If you decide aim training is worth your time, here's how to get the most from it.

Keep sessions short—15 to 30 minutes of focused practice beats multi-hour grinds. Shorter, more frequent sessions with rest between them produce better skill acquisition than marathon sessions. Quality of focus matters more than raw time.

Match your settings to your game. Same sensitivity, same DPI, same field of view. If your aim trainer supports it, match resolution and aspect ratio too. The closer the training environment, the better the transfer.

Train your weaknesses, not your strengths. It feels good to practice what you're already good at, but improvement comes from targeting deficiencies. If your tracking is weak, do more tracking scenarios even though flicking feels more satisfying.

Use aim training as a warm-up rather than a replacement for playing. Ten to fifteen minutes before your main game gets your hand-eye coordination active without eating into actual game time. This is the most common pattern among players who actually improve.

And don't neglect in-game practice. The skills aim trainers can't develop—game sense, positioning, situational awareness—are exactly the skills that matter most at higher levels. No amount of target clicking substitutes for that experience.

The Realistic Expectation

Aim training works for what it's designed to do: improving isolated mechanical skills. If your mouse control is genuinely your bottleneck, dedicated practice will help.
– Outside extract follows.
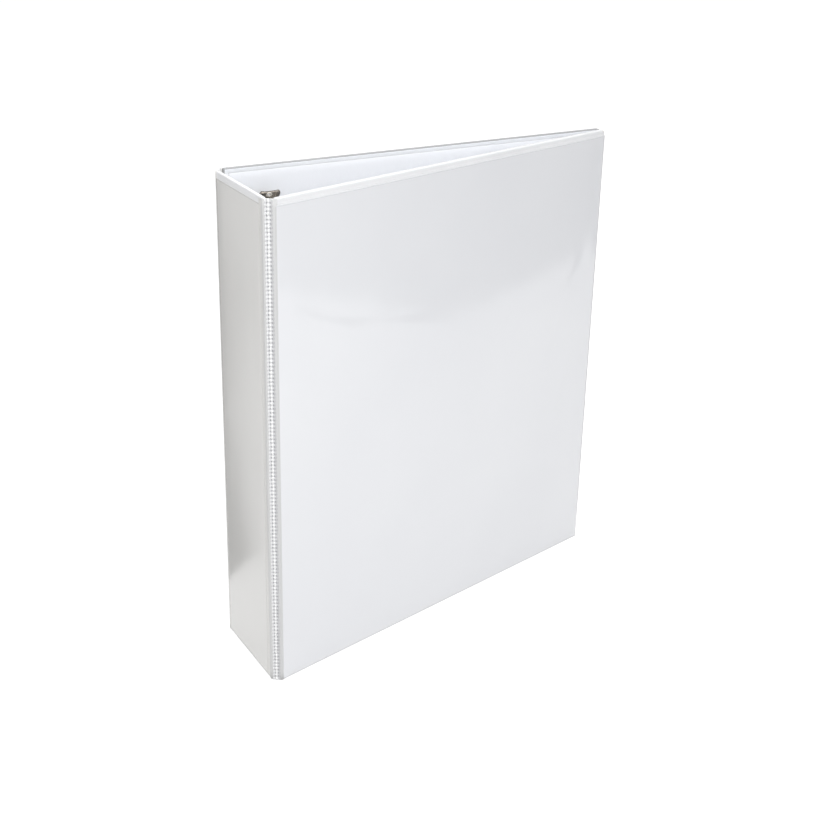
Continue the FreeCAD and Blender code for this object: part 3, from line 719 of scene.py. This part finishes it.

But aim is just one component of performance in any shooter. For most players, especially those already past the beginner stage, time is better spent in the actual game developing the skills that aim trainers can't touch.

The players who get the most from aim training are realistic about what it offers. They use it strategically—as a warm-up, as targeted practice for specific mechanical weaknesses, or as a tool for adjusting to new hardware. They don't expect it to magically make them better at games without also putting in the game time.

If you're going to aim train, do it with clear goals and reasonable expectations. Know what you're developing, know what you're not, and make sure you're also investing in the other skills that actually win games.